Written request:
Every record below should be printed exactly as given.

Given data:
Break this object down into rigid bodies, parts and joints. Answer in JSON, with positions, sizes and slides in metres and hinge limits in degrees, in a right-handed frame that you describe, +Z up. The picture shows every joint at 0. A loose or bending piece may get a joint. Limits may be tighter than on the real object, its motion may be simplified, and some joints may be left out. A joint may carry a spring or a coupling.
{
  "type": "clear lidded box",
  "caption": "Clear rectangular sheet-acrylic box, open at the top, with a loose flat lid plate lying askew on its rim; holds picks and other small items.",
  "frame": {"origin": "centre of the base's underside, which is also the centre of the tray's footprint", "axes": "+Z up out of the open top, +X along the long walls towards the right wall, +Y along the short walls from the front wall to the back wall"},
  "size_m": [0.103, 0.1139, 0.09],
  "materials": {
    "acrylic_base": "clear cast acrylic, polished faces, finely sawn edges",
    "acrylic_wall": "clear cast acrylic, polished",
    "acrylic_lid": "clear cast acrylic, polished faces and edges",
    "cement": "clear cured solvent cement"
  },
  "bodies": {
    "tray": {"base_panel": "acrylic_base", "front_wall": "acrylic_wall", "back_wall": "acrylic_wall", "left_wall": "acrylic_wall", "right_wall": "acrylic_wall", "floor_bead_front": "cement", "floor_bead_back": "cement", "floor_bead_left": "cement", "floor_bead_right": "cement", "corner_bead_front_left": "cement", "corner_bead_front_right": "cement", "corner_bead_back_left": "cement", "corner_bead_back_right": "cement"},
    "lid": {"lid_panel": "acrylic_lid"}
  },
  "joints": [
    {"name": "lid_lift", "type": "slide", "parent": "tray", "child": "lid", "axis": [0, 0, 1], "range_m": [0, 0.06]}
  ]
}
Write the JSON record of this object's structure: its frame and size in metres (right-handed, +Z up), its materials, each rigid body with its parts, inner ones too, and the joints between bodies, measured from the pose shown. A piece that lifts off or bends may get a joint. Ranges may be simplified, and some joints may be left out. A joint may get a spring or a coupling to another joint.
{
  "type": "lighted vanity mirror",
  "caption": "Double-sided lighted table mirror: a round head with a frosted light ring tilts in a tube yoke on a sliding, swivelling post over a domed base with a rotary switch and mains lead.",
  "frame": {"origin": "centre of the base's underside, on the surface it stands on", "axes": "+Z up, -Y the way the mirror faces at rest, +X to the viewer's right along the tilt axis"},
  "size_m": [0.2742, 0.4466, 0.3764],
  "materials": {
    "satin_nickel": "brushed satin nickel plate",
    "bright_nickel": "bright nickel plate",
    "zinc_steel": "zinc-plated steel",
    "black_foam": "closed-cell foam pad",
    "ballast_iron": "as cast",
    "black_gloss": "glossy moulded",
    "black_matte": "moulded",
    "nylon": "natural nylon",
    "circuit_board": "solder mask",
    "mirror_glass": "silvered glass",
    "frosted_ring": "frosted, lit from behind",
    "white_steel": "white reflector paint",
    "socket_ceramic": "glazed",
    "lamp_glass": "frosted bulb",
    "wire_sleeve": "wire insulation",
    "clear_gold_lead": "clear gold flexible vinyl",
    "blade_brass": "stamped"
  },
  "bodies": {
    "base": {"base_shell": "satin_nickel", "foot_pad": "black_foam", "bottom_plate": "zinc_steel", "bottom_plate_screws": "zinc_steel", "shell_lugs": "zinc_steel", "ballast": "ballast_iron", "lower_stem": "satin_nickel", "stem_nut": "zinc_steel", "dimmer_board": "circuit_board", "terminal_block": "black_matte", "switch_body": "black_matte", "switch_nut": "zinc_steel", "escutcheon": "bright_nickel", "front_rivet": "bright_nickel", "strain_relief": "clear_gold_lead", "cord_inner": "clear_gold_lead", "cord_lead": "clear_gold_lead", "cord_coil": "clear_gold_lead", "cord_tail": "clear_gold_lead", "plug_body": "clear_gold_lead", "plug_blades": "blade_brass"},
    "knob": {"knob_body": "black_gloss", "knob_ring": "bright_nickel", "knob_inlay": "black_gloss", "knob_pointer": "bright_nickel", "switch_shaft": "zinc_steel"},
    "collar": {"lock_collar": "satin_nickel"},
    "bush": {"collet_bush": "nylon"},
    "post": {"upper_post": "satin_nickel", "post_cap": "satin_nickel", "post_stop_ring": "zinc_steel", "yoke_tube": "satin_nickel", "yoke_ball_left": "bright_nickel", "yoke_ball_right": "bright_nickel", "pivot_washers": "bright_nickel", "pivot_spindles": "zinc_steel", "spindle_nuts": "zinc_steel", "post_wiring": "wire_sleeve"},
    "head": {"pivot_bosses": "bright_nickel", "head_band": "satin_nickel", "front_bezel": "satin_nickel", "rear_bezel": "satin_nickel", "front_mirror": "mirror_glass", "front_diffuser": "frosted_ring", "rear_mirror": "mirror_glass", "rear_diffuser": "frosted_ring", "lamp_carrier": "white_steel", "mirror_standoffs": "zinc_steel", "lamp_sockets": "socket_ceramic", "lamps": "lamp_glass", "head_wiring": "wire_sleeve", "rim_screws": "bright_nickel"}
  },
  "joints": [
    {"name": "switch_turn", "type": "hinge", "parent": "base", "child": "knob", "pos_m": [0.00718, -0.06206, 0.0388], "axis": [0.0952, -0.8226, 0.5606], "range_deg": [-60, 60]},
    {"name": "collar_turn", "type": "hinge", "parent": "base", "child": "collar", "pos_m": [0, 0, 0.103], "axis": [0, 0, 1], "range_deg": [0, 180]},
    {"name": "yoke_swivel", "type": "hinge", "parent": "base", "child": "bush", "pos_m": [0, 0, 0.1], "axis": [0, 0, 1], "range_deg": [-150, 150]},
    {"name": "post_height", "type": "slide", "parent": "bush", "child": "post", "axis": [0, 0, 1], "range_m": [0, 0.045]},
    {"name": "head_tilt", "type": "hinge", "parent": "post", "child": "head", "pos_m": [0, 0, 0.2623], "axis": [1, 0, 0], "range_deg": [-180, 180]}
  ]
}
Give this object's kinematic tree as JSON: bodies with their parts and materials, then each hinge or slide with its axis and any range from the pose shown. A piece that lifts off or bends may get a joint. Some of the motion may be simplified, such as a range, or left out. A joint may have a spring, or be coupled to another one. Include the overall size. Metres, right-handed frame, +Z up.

The answer:
Break this object down into rigid bodies, parts and joints. Answer in JSON, with positions, sizes and slides in metres and hinge limits in degrees, in a right-handed frame that you describe, +Z up. The picture shows every joint at 0. A loose or bending piece may get a joint. Limits may be tighter than on the real object, its motion may be simplified, and some joints may be left out. A joint may carry a spring or a coupling.
{
  "type": "clear lidded box",
  "caption": "Clear rectangular sheet-acrylic box, open at the top, with a loose flat lid plate lying askew on its rim; holds picks and other small items.",
  "frame": {"origin": "centre of the base's underside, which is also the centre of the tray's footprint", "axes": "+Z up out of the open top, +X along the long walls towards the right wall, +Y along the short walls from the front wall to the back wall"},
  "size_m": [0.103, 0.1139, 0.09],
  "materials": {
    "acrylic_base": "clear cast acrylic, polished faces, finely sawn edges",
    "acrylic_wall": "clear cast acrylic, polished",
    "acrylic_lid": "clear cast acrylic, polished faces and edges",
    "cement": "clear cured solvent cement"
  },
  "bodies": {
    "tray": {"base_panel": "acrylic_base", "front_wall": "acrylic_wall", "back_wall": "acrylic_wall", "left_wall": "acrylic_wall", "right_wall": "acrylic_wall", "floor_bead_front": "cement", "floor_bead_back": "cement", "floor_bead_left": "cement", "floor_bead_right": "cement", "corner_bead_front_left": "cement", "corner_bead_front_right": "cement", "corner_bead_back_left": "cement", "corner_bead_back_right": "cement"},
    "lid": {"lid_panel": "acrylic_lid"}
  },
  "joints": [
    {"name": "lid_lift", "type": "slide", "parent": "tray", "child": "lid", "axis": [0, 0, 1], "range_m": [0, 0.06]}
  ]
}
Write the JSON record of this object's structure: its frame and size in metres (right-handed, +Z up), its materials, each rigid body with its parts, inner ones too, and the joints between bodies, measured from the pose shown. A piece that lifts off or bends may get a joint. Ranges may be simplified, and some joints may be left out. A joint may get a spring or a coupling to another joint.
{
  "type": "lighted vanity mirror",
  "caption": "Double-sided lighted table mirror: a round head with a frosted light ring tilts in a tube yoke on a sliding, swivelling post over a domed base with a rotary switch and mains lead.",
  "frame": {"origin": "centre of the base's underside, on the surface it stands on", "axes": "+Z up, -Y the way the mirror faces at rest, +X to the viewer's right along the tilt axis"},
  "size_m": [0.2742, 0.4466, 0.3764],
  "materials": {
    "satin_nickel": "brushed satin nickel plate",
    "bright_nickel": "bright nickel plate",
    "zinc_steel": "zinc-plated steel",
    "black_foam": "closed-cell foam pad",
    "ballast_iron": "as cast",
    "black_gloss": "glossy moulded",
    "black_matte": "moulded",
    "nylon": "natural nylon",
    "circuit_board": "solder mask",
    "mirror_glass": "silvered glass",
    "frosted_ring": "frosted, lit from behind",
    "white_steel": "white reflector paint",
    "socket_ceramic": "glazed",
    "lamp_glass": "frosted bulb",
    "wire_sleeve": "wire insulation",
    "clear_gold_lead": "clear gold flexible vinyl",
    "blade_brass": "stamped"
  },
  "bodies": {
    "base": {"base_shell": "satin_nickel", "foot_pad": "black_foam", "bottom_plate": "zinc_steel", "bottom_plate_screws": "zinc_steel", "shell_lugs": "zinc_steel", "ballast": "ballast_iron", "lower_stem": "satin_nickel", "stem_nut": "zinc_steel", "dimmer_board": "circuit_board", "terminal_block": "black_matte", "switch_body": "black_matte", "switch_nut": "zinc_steel", "escutcheon": "bright_nickel", "front_rivet": "bright_nickel", "strain_relief": "clear_gold_lead", "cord_inner": "clear_gold_lead", "cord_lead": "clear_gold_lead", "cord_coil": "clear_gold_lead", "cord_tail": "clear_gold_lead", "plug_body": "clear_gold_lead", "plug_blades": "blade_brass"},
    "knob": {"knob_body": "black_gloss", "knob_ring": "bright_nickel", "knob_inlay": "black_gloss", "knob_pointer": "bright_nickel", "switch_shaft": "zinc_steel"},
    "collar": {"lock_collar": "satin_nickel"},
    "bush": {"collet_bush": "nylon"},
    "post": {"upper_post": "satin_nickel", "post_cap": "satin_nickel", "post_stop_ring": "zinc_steel", "yoke_tube": "satin_nickel", "yoke_ball_left": "bright_nickel", "yoke_ball_right": "bright_nickel", "pivot_washers": "bright_nickel", "pivot_spindles": "zinc_steel", "spindle_nuts": "zinc_steel", "post_wiring": "wire_sleeve"},
    "head": {"pivot_bosses": "bright_nickel", "head_band": "satin_nickel", "front_bezel": "satin_nickel", "rear_bezel": "satin_nickel", "front_mirror": "mirror_glass", "front_diffuser": "frosted_ring", "rear_mirror": "mirror_glass", "rear_diffuser": "frosted_ring", "lamp_carrier": "white_steel", "mirror_standoffs": "zinc_steel", "lamp_sockets": "socket_ceramic", "lamps": "lamp_glass", "head_wiring": "wire_sleeve", "rim_screws": "bright_nickel"}
  },
  "joints": [
    {"name": "switch_turn", "type": "hinge", "parent": "base", "child": "knob", "pos_m": [0.00718, -0.06206, 0.0388], "axis": [0.0952, -0.8226, 0.5606], "range_deg": [-60, 60]},
    {"name": "collar_turn", "type": "hinge", "parent": "base", "child": "collar", "pos_m": [0, 0, 0.103], "axis": [0, 0, 1], "range_deg": [0, 180]},
    {"name": "yoke_swivel", "type": "hinge", "parent": "base", "child": "bush", "pos_m": [0, 0, 0.1], "axis": [0, 0, 1], "range_deg": [-150, 150]},
    {"name": "post_height", "type": "slide", "parent": "bush", "child": "post", "axis": [0, 0, 1], "range_m": [0, 0.045]},
    {"name": "head_tilt", "type": "hinge", "parent": "post", "child": "head", "pos_m": [0, 0, 0.2623], "axis": [1, 0, 0], "range_deg": [-180, 180]}
  ]
}
Give this object's kinematic tree as JSON: bodies with their parts and materials, then each hinge or slide with its axis and any range from the pose shown. A piece that lifts off or bends may get a joint. Some of the motion may be simplified, such as a range, or left out. A joint may have a spring, or be coupled to another one. Include the overall size. Metres, right-handed frame, +Z up.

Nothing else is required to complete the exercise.